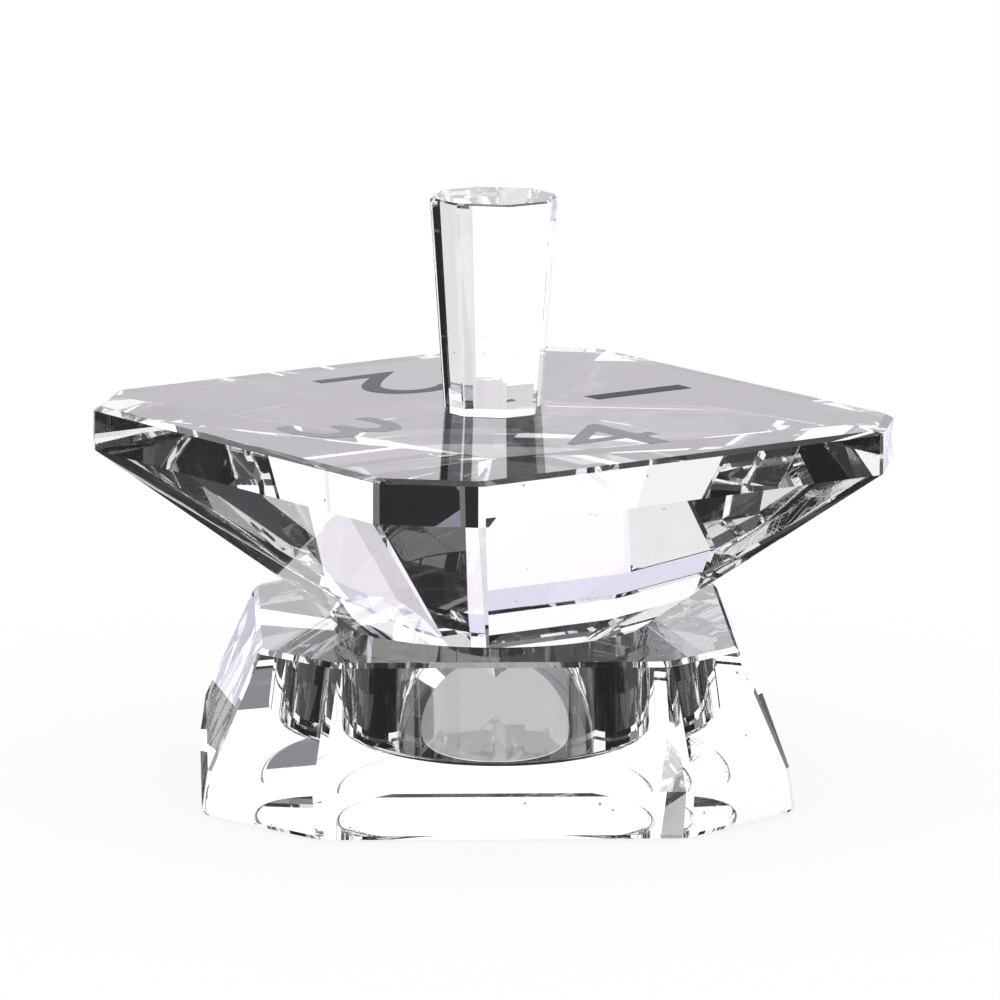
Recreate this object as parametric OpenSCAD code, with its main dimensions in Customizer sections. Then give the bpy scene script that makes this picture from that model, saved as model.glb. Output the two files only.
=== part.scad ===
// Crystal dreidel resting in a crystal display stand.
// A square block of clear crystal has its four corners cut, a bevelled table on top
// and an eight-sided point below. An eight-sided handle, wider at its top, is bonded to
// the table. The point hangs in a round bore in the stand, and the long edges of the
// point rest on the bore's mouth.
// The origin is the middle of the stand's foot. X and Y follow the sides of the stand.

/* [Block] */
// Width of the block between opposite sides
block_side = 80; // [60:1:110]
// Length that each cut takes off both sides of a corner
block_corner_cut = 9.2; // [4:0.1:16]
// Width of the bevel round the table, measured flat
table_bevel_width = 1; // [0.4:0.1:2.5]
// Drop of the bevel round the table
table_bevel_drop = 0.5; // [0.2:0.05:2]
// Height of the upright band round the block
girdle_height = 5; // [2:0.1:12]
// Depth of the point below the band
point_depth = 34.8; // [26:0.2:46]
// Width of the small polished end of the point
tip_width = 0.8; // [0.4:0.1:3]
// Width of the polished strip along each upright edge of the block
block_edge_strip = 0.5; // [0.2:0.05:1]
// Turn of the block on its stand, in degrees
block_turn = 33.8; // [0:0.1:90]

/* [Handle] */
// Width of the handle's top between opposite faces
handle_top_width = 15.1; // [10:0.1:24]
// Width of the handle's foot between opposite faces
handle_foot_width = 11.5; // [8:0.1:20]
// Height of the handle above the table
handle_height = 27.2; // [15:0.2:45]
// Width of the polished strip along the handle's edges
handle_edge_strip = 0.25; // [0.1:0.05:0.6]
// Turn of the handle about the upright axis, in degrees
handle_turn = -13.7; // [-45:0.1:45]
// Thickness of the clear bond between the table and the handle
bond_gap = 0.05; // [0.02:0.01:0.1]

/* [Stand] */
// Height of the stand
stand_height = 20.7; // [20:0.2:36]
// Width of the stand's top between opposite sides
stand_top_width = 59.8; // [52:0.2:72]
// Width of the stand where the foot band begins
stand_shoulder_width = 72.2; // [66:0.2:90]
// Width of the stand at the foot
stand_foot_width = 73.7; // [66:0.2:92]
// Height of the foot band
foot_band_height = 5.8; // [2:0.1:8]
// Length that each corner cut takes off both sides at the top
top_corner_cut = 9.2; // [4:0.1:14]
// Length that each corner cut takes off both sides where the foot band begins
shoulder_corner_cut = 13.1; // [6:0.1:20]
// Length that each corner cut takes off both sides at the foot
foot_corner_cut = 14.2; // [6:0.1:20]
// Width of the polished strip along each edge of the stand
stand_edge_strip = 0.6; // [0.2:0.1:1.2]

/* [Bore] */
// Radius of the bore that takes the point
bore_radius = 20; // [16:0.1:24]
// Depth of the bore
bore_depth = 16.4; // [15:0.1:19]
// Width of the bevel round the bore's mouth
mouth_bevel = 0.4; // [0.2:0.1:1]
// Radius of the corner between the bore's wall and its floor
floor_round = 0.8; // [0.3:0.1:2]
// Clear height between the point's edges and the bore's mouth
seat_gap = 0.1; // [0.05:0.01:0.4]

/* [Hidden] */
// Segments in a full circle
curve_segments = 96;
// Length by which a cut runs past the surface that it opens
overrun = 1;
// Part of an edge's length that lies along each side of a square cut at 45 degrees
diagonal_share = sqrt(1 / 2);
// Part of the handle's width that each corner cut takes. A regular octagon has 0.293.
handle_cut_share = 0.272;

// Distance from the axis to the edges beside a corner cut, at the band's lower edge
edge_reach = norm([block_side / 2, block_side / 2 - block_corner_cut]);
// Radius of the circle on which the point's edges rest
mouth_radius = bore_radius + mouth_bevel;
// Height at which the sides of the point would meet
apex_z = stand_height + seat_gap - point_depth * mouth_radius / edge_reach;
// Heights of the block's rings
girdle_low_z = apex_z + point_depth;
girdle_high_z = girdle_low_z + girdle_height;
table_z = girdle_high_z + table_bevel_drop;
// Height of the handle's foot
handle_foot_z = table_z + bond_gap;
// The point's small end, as a share of the block's width, and its height
tip_share = tip_width / block_side;
tip_z = apex_z + point_depth * tip_share;
// Height of the bore's floor
floor_z = stand_height - bore_depth;

// One corner of a square whose corner is cut off, with a strip at both ends of the cut
function cut_corner(half, cut, strip) = [
    [half, half - cut - strip],
    [half - strip * diagonal_share, half - cut + strip * diagonal_share],
    [half - cut + strip * diagonal_share, half - strip * diagonal_share],
    [half - cut - strip, half]
];

// The whole outline at one height, counter-clockwise from above
function ring(half, cut, strip, z) = [
    for (corner = [0:3], p = cut_corner(half, cut, strip))
        [
            p.x * cos(90 * corner) - p.y * sin(90 * corner),
            p.x * sin(90 * corner) + p.y * cos(90 * corner),
            z
        ]
];

// The corner cut that stays level all round when a cut square is drawn in by a width
function drawn_in(cut, width) = cut - width * (2 - sqrt(2));

// A solid with flat facets through rings of equally many points, from the lowest up
module facets_through(rings) {
    n = len(rings[0]);
    last = len(rings) - 1;
    polyhedron(
        points = [for (r = rings) each r],
        faces = concat(
            [[for (i = [0:n - 1]) i]],
            [
                for (level = [0:last - 1], i = [0:n - 1])
                    let (j = (i + 1) % n)
                    [level * n + j, level * n + i, (level + 1) * n + i, (level + 1) * n + j]
            ],
            [[for (i = [n - 1:-1:0]) last * n + i]]
        )
    );
}

// The bore with its rounded floor corner and bevelled mouth
module bore() {
    translate([0, 0, floor_z])
        rotate_extrude($fn = curve_segments) {
            square([bore_radius - floor_round, bore_depth + overrun]);
            translate([0, floor_round])
                square([bore_radius, bore_depth - floor_round + overrun]);
            translate([bore_radius - floor_round, floor_round])
                circle(r = floor_round, $fn = curve_segments);
        }
    translate([0, 0, stand_height - mouth_bevel])
        cylinder(
            r1 = bore_radius,
            r2 = mouth_radius + overrun,
            h = mouth_bevel + overrun,
            $fn = curve_segments
        );
}

// Square stand with cut corners, sloping sides, an upright foot band and the bore
module stand() {
    strip = stand_edge_strip;
    top_half = stand_top_width / 2;
    shoulder_half = stand_shoulder_width / 2;
    foot_half = stand_foot_width / 2;
    color("aliceblue", 0.4)
        difference() {
            facets_through([
                ring(foot_half - strip, drawn_in(foot_corner_cut, strip), strip, 0),
                ring(foot_half, foot_corner_cut, strip, strip),
                ring(shoulder_half, shoulder_corner_cut, strip, foot_band_height),
                ring(top_half, top_corner_cut, strip, stand_height - strip),
                ring(top_half - strip, drawn_in(top_corner_cut, strip), strip, stand_height)
            ]);
            bore();
        }
}

// Square block with cut corners, a bevelled table, an upright band and the point
module block() {
    half = block_side / 2;
    cut = block_corner_cut;
    strip = block_edge_strip;
    inset = table_bevel_width;
    color("lavender", 0.4)
        rotate([0, 0, block_turn])
            facets_through([
                ring(half * tip_share, cut * tip_share, strip * tip_share, tip_z),
                ring(half, cut, strip, girdle_low_z),
                ring(half, cut, strip, girdle_high_z),
                ring(half - inset, drawn_in(cut, inset), strip, table_z)
            ]);
}

// Eight-sided handle, wider at its top, on the clear bond in the middle of the table
module handle() {
    strip = handle_edge_strip;
    foot_half = handle_foot_width / 2;
    top_half = handle_top_width / 2;
    foot_cut = handle_foot_width * handle_cut_share;
    top_cut = handle_top_width * handle_cut_share;
    top_z = handle_foot_z + handle_height;
    color("white", 0.4)
        rotate([0, 0, handle_turn])
            facets_through([
                ring(foot_half, foot_cut, strip, handle_foot_z),
                ring(top_half, top_cut, strip, top_z - strip),
                ring(top_half - strip, drawn_in(top_cut, strip), strip, top_z)
            ]);
}

stand();
block();
handle();
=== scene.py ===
# %% [markdown]
# # A crystal dreidel on its stand
# A dreidel is a spinning top with four sides. This one is made for a shelf: a clear cut
# block with an eight-sided handle rests with its point in the round bore of a clear stand.
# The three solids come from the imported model, already at their real size and place, so
# this file never moves them. It gives them their finish, adds the frosted figures in the
# table, and builds the small studio that makes clear crystal readable.

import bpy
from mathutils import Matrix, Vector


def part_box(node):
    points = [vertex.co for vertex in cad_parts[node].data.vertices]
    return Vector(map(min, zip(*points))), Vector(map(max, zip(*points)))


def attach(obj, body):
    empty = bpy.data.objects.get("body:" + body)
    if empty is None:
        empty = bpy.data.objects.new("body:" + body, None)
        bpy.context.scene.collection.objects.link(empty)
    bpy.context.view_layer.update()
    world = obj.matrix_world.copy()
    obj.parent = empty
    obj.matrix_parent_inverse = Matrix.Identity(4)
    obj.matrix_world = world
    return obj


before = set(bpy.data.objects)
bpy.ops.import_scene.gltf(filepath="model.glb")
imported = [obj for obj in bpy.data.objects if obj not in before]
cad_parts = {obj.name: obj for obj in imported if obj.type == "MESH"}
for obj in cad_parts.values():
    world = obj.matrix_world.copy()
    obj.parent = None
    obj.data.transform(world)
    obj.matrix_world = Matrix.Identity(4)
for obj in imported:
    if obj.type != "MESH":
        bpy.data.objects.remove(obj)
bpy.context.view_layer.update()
print("loaded", sorted(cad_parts))

# %% [markdown]
# ## The tools used below
# Blender measures in metres and most sizes of this object are a few millimetres, so one
# named millimetre keeps the numbers short. Directions are counted from the point behind
# the object: 0 degrees is straight behind, and positive angles turn to the viewer's right.

# %% Units and directions
import math

import bmesh
import bpy
from mathutils import Matrix, Vector

MM = 0.001
scene = bpy.context.scene


def towards(azimuth, elevation=0.0):
    """Unit vector at an azimuth from straight behind and a height angle, in degrees."""
    turned = math.radians(azimuth)
    raised = math.radians(elevation)
    return Vector((math.cos(raised) * math.sin(turned), math.cos(raised) * math.cos(turned),
                   math.sin(raised)))


# %% [markdown]
# ## The camera
# A long lens from one metre away keeps the facets' edges nearly parallel, as in a
# catalogue picture. The lens is given by how many picture points one radian covers, which
# turns into a focal length through the sensor's width. The camera looks down by 10.6
# degrees and rolls a quarter of a degree, as a camera held level by eye does.

# %% Camera
POINTS_PER_RADIAN = 7924.0
PICTURE_POINTS = 1000.0
SENSOR_WIDTH = 36.0
NEAR_CLIP = 0.01
FAR_CLIP = 100.0
CAMERA_DISTANCE = 1.0
LOOK_DOWN = math.radians(10.63)
CAMERA_TURN = math.radians(-2.5)
CAMERA_ROLL = math.radians(0.26)
LOOK_AT = Vector((0.95 * MM, 0.0, 35.5 * MM))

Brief
Reproduce exactly the lines from the line with "of the table" to the line with "if empty is", both end lines included.

The solution
// Eight-sided handle, wider at its top, on the clear bond in the middle of the table
module handle() {
    strip = handle_edge_strip;
    foot_half = handle_foot_width / 2;
    top_half = handle_top_width / 2;
    foot_cut = handle_foot_width * handle_cut_share;
    top_cut = handle_top_width * handle_cut_share;
    top_z = handle_foot_z + handle_height;
    color("white", 0.4)
        rotate([0, 0, handle_turn])
            facets_through([
                ring(foot_half, foot_cut, strip, handle_foot_z),
                ring(top_half, top_cut, strip, top_z - strip),
                ring(top_half - strip, drawn_in(top_cut, strip), strip, top_z)
            ]);
}

stand();
block();
handle();
=== scene.py ===
# %% [markdown]
# # A crystal dreidel on its stand
# A dreidel is a spinning top with four sides. This one is made for a shelf: a clear cut
# block with an eight-sided handle rests with its point in the round bore of a clear stand.
# The three solids come from the imported model, already at their real size and place, so
# this file never moves them. It gives them their finish, adds the frosted figures in the
# table, and builds the small studio that makes clear crystal readable.

import bpy
from mathutils import Matrix, Vector


def part_box(node):
    points = [vertex.co for vertex in cad_parts[node].data.vertices]
    return Vector(map(min, zip(*points))), Vector(map(max, zip(*points)))


def attach(obj, body):
    empty = bpy.data.objects.get("body:" + body)
    if empty is None:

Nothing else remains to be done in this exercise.